Return the count of lines that mention "empty", with no other words.

######

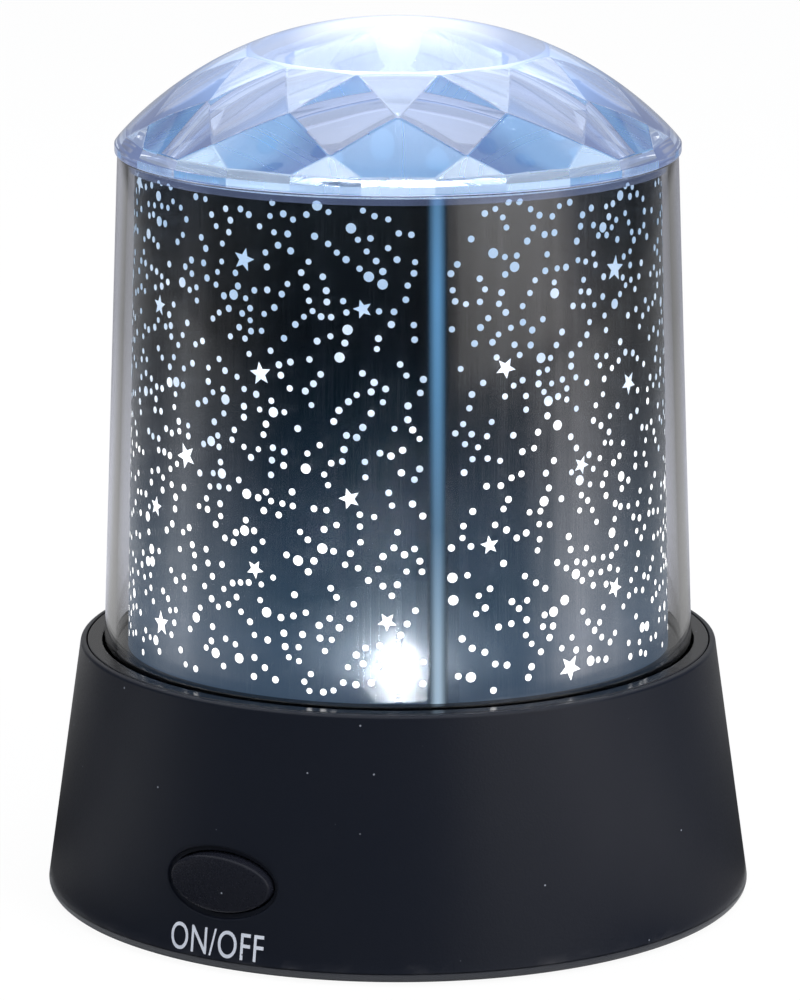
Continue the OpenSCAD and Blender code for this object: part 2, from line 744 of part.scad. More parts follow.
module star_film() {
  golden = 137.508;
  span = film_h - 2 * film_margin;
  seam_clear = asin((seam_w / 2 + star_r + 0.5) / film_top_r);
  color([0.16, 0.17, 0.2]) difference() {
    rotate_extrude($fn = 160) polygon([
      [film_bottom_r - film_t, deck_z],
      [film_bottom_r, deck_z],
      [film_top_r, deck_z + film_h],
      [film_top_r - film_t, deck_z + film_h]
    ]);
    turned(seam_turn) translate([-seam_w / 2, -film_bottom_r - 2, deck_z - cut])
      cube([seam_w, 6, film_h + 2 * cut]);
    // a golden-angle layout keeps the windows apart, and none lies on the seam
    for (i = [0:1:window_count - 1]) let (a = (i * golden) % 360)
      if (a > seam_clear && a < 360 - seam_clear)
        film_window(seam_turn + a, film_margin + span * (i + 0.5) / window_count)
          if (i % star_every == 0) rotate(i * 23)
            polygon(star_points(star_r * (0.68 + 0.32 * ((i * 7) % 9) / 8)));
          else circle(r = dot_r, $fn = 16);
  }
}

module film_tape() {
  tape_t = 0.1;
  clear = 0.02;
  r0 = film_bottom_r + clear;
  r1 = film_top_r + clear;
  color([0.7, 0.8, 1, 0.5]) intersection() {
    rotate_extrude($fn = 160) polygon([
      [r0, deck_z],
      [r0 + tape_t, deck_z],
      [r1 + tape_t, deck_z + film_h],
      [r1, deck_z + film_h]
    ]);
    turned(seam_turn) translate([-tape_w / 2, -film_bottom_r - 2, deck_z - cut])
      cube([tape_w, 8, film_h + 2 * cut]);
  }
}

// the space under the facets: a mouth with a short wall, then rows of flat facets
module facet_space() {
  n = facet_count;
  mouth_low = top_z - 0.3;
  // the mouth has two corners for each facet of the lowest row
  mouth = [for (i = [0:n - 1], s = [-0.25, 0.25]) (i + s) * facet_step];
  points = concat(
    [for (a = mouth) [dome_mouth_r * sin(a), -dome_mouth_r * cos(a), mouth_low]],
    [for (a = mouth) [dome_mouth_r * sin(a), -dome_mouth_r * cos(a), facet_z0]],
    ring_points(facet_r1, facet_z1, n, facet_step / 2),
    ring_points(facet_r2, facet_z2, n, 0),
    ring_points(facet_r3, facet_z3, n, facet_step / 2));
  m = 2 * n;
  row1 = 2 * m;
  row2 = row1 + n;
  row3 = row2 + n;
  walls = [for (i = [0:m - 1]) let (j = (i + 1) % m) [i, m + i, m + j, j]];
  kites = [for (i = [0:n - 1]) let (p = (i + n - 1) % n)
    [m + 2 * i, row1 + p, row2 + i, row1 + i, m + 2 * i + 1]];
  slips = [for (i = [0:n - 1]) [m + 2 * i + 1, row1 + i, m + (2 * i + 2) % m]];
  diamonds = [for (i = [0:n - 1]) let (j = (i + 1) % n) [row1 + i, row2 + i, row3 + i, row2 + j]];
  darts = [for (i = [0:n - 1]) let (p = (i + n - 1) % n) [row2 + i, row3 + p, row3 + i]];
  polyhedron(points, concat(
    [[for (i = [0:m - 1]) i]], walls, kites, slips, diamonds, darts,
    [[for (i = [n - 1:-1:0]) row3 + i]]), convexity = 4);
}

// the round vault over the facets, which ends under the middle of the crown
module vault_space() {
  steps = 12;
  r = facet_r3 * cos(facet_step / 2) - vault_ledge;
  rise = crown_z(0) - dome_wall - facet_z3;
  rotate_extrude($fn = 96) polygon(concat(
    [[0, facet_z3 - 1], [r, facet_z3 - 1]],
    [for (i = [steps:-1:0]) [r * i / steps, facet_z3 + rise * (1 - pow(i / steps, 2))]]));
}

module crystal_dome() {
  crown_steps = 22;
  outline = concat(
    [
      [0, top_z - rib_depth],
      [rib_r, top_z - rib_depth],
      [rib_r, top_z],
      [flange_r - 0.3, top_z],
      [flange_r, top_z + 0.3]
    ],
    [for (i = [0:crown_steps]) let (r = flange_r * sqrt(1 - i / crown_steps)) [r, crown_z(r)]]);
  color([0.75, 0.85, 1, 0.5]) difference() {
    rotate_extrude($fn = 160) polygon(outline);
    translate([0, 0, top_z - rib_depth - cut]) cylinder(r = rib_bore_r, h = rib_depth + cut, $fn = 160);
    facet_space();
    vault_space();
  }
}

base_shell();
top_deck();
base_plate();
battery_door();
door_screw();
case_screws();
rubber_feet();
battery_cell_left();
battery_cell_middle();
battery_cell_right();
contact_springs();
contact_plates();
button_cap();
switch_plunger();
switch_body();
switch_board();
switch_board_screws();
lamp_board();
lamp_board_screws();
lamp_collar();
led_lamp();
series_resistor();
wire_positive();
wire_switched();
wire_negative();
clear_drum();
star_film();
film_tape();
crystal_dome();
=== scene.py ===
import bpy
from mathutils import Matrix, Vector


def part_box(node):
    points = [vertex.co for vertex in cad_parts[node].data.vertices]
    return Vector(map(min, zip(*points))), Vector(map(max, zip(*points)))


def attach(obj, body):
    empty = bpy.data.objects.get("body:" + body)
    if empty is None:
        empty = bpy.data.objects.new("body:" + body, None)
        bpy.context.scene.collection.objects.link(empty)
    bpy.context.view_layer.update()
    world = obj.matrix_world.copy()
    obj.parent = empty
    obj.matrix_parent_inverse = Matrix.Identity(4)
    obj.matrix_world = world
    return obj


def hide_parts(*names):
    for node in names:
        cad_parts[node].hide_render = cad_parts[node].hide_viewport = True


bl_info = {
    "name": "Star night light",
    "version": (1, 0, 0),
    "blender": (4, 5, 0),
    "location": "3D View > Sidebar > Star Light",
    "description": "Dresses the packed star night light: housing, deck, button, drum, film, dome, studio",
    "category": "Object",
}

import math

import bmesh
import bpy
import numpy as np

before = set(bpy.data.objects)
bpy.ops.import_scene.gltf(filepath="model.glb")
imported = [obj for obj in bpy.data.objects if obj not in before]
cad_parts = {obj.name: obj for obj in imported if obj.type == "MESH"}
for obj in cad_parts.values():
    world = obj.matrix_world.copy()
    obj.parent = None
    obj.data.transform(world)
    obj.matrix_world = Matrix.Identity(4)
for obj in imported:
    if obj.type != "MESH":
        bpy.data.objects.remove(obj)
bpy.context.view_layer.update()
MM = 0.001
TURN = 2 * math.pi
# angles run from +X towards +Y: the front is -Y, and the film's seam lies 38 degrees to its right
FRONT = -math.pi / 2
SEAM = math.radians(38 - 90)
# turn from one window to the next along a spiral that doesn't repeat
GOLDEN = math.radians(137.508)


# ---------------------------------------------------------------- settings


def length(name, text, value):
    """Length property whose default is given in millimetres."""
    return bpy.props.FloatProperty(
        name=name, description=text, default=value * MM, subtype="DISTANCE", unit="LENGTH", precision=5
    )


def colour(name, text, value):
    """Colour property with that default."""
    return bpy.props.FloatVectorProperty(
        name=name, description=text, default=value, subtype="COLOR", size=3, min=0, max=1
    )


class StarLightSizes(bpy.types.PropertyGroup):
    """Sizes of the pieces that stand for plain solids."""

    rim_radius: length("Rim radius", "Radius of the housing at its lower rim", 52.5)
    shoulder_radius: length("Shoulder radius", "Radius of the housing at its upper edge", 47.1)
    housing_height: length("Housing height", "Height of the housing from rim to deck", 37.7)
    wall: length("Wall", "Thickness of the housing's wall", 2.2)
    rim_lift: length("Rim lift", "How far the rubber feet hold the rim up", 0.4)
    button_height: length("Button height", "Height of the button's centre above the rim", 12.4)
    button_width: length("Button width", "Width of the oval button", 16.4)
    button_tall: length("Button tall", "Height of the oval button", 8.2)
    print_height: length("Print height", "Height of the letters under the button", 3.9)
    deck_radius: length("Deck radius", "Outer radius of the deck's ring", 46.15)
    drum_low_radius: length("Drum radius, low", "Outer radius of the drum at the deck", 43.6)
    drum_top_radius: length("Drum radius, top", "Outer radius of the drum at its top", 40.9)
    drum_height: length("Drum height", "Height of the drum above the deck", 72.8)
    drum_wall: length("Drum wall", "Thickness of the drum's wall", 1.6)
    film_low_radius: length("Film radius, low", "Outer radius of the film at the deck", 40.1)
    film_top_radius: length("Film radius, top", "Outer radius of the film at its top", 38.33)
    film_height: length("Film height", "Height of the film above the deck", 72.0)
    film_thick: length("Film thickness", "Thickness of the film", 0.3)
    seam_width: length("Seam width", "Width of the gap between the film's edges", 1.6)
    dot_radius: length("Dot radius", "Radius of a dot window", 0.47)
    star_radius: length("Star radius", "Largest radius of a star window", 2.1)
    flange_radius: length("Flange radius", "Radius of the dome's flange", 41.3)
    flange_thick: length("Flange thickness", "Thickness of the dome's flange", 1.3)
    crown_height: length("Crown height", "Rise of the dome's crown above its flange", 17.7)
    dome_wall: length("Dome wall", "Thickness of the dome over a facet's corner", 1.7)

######

### Correct output
5